#### [Exercise details]
Restate word for word the lines beginning at the one that contains "block(sorted((side * (DOORWAY_HALF - CARGO_GAP" and ending at the one that contains "before = set(bpy.data.objects)"; include both and nothing else.

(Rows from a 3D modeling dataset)
========
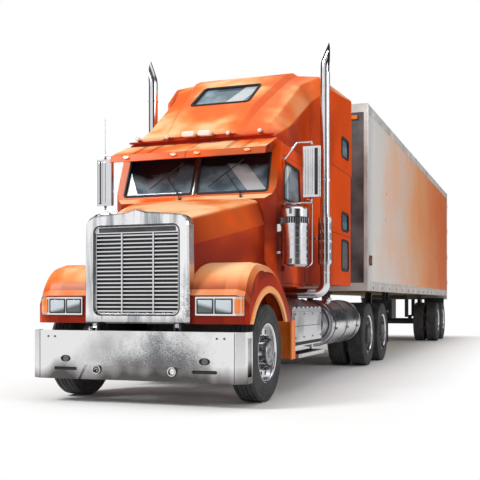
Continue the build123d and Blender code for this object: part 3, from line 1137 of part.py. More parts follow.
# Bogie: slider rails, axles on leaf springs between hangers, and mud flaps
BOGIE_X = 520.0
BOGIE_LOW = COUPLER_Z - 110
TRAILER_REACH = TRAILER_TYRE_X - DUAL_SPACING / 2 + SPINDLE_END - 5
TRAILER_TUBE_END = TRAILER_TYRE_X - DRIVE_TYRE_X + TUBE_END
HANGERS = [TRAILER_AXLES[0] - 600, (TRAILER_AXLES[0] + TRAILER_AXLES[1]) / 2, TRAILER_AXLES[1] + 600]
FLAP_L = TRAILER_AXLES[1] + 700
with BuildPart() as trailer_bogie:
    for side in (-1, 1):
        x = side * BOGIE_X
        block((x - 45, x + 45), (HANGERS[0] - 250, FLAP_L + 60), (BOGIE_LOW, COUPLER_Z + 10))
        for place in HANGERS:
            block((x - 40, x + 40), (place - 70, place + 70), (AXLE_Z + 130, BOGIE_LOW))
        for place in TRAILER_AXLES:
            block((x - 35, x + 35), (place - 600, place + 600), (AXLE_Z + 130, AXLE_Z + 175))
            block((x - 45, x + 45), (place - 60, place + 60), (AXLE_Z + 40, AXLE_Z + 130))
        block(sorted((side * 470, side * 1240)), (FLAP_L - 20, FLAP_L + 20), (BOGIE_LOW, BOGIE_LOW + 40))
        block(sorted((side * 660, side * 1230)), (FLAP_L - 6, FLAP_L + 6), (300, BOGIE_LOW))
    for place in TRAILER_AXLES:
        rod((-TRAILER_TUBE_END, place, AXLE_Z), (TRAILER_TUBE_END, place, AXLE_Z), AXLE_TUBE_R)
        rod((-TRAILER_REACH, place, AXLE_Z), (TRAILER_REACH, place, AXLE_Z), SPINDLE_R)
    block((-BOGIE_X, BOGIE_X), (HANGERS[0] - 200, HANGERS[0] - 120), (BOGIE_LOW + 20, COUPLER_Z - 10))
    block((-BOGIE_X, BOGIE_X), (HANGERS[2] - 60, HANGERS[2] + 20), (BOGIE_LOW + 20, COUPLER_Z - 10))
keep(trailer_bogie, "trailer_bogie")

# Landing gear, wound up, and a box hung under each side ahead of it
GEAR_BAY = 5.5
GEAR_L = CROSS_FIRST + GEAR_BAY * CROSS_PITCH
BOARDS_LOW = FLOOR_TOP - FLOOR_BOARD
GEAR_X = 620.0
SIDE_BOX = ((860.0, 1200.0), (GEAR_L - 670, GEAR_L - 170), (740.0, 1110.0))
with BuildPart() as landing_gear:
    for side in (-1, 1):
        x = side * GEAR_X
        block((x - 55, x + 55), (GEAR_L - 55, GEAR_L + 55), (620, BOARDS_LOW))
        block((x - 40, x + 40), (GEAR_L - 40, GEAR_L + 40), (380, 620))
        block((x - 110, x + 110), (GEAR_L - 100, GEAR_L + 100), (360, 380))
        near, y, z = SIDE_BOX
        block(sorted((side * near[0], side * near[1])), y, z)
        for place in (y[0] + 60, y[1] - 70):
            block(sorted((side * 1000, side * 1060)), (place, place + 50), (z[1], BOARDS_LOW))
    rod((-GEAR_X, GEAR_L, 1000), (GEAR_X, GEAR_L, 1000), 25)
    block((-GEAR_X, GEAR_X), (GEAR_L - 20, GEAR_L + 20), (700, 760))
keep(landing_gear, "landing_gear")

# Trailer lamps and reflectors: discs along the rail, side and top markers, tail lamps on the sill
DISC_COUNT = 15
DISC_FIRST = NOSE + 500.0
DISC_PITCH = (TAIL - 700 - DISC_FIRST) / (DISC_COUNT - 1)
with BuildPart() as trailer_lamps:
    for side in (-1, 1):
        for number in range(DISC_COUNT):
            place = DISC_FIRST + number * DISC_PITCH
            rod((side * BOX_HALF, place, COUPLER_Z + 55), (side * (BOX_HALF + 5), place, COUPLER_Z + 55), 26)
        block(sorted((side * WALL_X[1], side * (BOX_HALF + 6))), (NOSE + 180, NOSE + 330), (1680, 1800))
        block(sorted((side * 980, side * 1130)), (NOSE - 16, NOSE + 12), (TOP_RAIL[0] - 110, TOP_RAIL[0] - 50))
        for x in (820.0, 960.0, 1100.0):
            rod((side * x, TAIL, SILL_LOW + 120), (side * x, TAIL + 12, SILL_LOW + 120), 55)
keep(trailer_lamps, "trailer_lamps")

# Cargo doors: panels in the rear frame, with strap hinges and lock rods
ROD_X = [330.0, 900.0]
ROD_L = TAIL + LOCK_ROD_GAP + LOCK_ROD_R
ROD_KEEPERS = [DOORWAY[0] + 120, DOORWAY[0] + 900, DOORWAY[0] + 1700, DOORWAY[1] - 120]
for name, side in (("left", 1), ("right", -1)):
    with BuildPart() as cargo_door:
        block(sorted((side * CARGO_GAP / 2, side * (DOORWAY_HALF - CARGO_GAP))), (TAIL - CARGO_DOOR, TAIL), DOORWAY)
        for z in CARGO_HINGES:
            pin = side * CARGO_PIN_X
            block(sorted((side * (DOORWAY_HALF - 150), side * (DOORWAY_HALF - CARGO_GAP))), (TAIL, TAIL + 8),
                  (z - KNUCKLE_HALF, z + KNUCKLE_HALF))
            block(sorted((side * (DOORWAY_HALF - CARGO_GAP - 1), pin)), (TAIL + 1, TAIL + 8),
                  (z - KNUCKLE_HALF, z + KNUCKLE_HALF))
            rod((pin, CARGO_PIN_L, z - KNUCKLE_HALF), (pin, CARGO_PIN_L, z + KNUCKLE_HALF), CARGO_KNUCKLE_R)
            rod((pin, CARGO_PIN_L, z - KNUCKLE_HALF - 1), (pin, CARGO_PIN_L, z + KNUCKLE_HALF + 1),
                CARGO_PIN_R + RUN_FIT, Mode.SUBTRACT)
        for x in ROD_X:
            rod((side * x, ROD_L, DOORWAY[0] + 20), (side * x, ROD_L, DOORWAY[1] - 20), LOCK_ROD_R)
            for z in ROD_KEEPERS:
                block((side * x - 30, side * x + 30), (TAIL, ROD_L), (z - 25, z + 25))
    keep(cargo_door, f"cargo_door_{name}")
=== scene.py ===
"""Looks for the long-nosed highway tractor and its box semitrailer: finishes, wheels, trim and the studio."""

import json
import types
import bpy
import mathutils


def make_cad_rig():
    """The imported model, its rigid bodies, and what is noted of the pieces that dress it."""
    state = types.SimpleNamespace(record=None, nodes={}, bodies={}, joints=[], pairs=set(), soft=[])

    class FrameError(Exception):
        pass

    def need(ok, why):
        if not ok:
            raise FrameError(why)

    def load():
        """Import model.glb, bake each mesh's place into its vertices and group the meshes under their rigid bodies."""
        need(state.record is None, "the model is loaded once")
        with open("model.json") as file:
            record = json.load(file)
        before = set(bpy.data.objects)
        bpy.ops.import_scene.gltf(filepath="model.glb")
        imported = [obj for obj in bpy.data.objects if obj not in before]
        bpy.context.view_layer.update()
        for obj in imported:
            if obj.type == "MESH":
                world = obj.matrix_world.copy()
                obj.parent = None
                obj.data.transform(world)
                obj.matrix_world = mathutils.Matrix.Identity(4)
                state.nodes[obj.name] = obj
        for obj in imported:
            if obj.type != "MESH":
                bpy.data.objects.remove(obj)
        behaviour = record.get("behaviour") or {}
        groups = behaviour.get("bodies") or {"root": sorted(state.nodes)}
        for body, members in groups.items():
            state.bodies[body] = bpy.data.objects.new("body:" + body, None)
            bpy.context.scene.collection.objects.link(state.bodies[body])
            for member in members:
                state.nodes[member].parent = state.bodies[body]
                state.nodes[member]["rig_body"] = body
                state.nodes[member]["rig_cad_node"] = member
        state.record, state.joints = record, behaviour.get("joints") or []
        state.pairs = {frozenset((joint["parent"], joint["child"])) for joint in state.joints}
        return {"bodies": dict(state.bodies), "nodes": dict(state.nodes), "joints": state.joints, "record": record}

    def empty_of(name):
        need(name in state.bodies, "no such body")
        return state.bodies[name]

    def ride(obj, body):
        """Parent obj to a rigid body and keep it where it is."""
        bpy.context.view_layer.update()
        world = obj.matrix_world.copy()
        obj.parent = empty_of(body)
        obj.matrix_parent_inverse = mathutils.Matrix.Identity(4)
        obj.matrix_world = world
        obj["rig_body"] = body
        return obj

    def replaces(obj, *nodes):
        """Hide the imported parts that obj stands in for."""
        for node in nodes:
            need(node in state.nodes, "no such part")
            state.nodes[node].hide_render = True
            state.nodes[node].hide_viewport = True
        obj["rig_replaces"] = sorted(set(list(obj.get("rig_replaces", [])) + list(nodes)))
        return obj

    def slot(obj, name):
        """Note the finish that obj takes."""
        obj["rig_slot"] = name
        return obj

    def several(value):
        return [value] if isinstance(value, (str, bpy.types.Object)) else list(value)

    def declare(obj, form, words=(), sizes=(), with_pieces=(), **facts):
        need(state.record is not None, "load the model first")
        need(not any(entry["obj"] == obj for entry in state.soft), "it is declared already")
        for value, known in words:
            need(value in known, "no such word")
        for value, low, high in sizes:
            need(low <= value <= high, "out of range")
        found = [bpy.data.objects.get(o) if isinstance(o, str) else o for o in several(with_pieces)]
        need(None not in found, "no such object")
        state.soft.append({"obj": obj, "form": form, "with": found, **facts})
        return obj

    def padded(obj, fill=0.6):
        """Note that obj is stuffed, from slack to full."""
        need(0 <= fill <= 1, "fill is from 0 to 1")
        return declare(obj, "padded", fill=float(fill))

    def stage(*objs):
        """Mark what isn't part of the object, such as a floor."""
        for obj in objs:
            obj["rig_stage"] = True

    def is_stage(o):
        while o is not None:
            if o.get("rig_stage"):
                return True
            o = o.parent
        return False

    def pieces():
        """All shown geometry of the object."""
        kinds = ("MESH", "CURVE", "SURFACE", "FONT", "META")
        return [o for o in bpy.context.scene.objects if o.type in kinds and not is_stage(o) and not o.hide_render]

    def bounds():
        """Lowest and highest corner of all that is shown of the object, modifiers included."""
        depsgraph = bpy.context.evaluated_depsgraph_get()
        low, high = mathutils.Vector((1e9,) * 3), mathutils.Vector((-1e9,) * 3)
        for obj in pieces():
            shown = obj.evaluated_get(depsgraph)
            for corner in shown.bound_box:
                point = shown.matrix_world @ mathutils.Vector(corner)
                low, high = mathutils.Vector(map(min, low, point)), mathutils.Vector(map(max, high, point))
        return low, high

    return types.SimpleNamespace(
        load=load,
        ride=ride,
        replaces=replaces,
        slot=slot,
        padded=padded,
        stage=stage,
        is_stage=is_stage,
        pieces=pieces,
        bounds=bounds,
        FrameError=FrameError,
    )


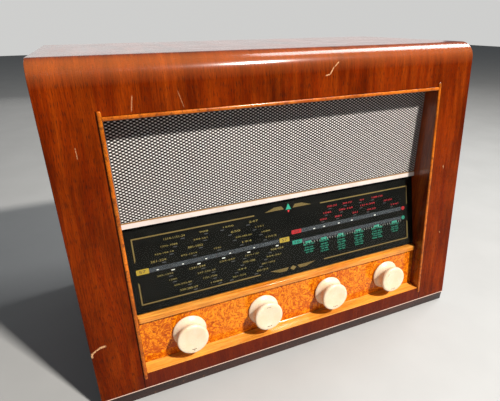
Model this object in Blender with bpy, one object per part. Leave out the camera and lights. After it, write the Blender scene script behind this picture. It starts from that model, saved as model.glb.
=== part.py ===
========
#### [Result]
            block(sorted((side * (DOORWAY_HALF - CARGO_GAP - 1), pin)), (TAIL + 1, TAIL + 8),
                  (z - KNUCKLE_HALF, z + KNUCKLE_HALF))
            rod((pin, CARGO_PIN_L, z - KNUCKLE_HALF), (pin, CARGO_PIN_L, z + KNUCKLE_HALF), CARGO_KNUCKLE_R)
            rod((pin, CARGO_PIN_L, z - KNUCKLE_HALF - 1), (pin, CARGO_PIN_L, z + KNUCKLE_HALF + 1),
                CARGO_PIN_R + RUN_FIT, Mode.SUBTRACT)
        for x in ROD_X:
            rod((side * x, ROD_L, DOORWAY[0] + 20), (side * x, ROD_L, DOORWAY[1] - 20), LOCK_ROD_R)
            for z in ROD_KEEPERS:
                block((side * x - 30, side * x + 30), (TAIL, ROD_L), (z - 25, z + 25))
    keep(cargo_door, f"cargo_door_{name}")
=== scene.py ===
"""Looks for the long-nosed highway tractor and its box semitrailer: finishes, wheels, trim and the studio."""

import json
import types
import bpy
import mathutils


def make_cad_rig():
    """The imported model, its rigid bodies, and what is noted of the pieces that dress it."""
    state = types.SimpleNamespace(record=None, nodes={}, bodies={}, joints=[], pairs=set(), soft=[])

    class FrameError(Exception):
        pass

    def need(ok, why):
        if not ok:
            raise FrameError(why)

    def load():
        """Import model.glb, bake each mesh's place into its vertices and group the meshes under their rigid bodies."""
        need(state.record is None, "the model is loaded once")
        with open("model.json") as file:
            record = json.load(file)
        before = set(bpy.data.objects)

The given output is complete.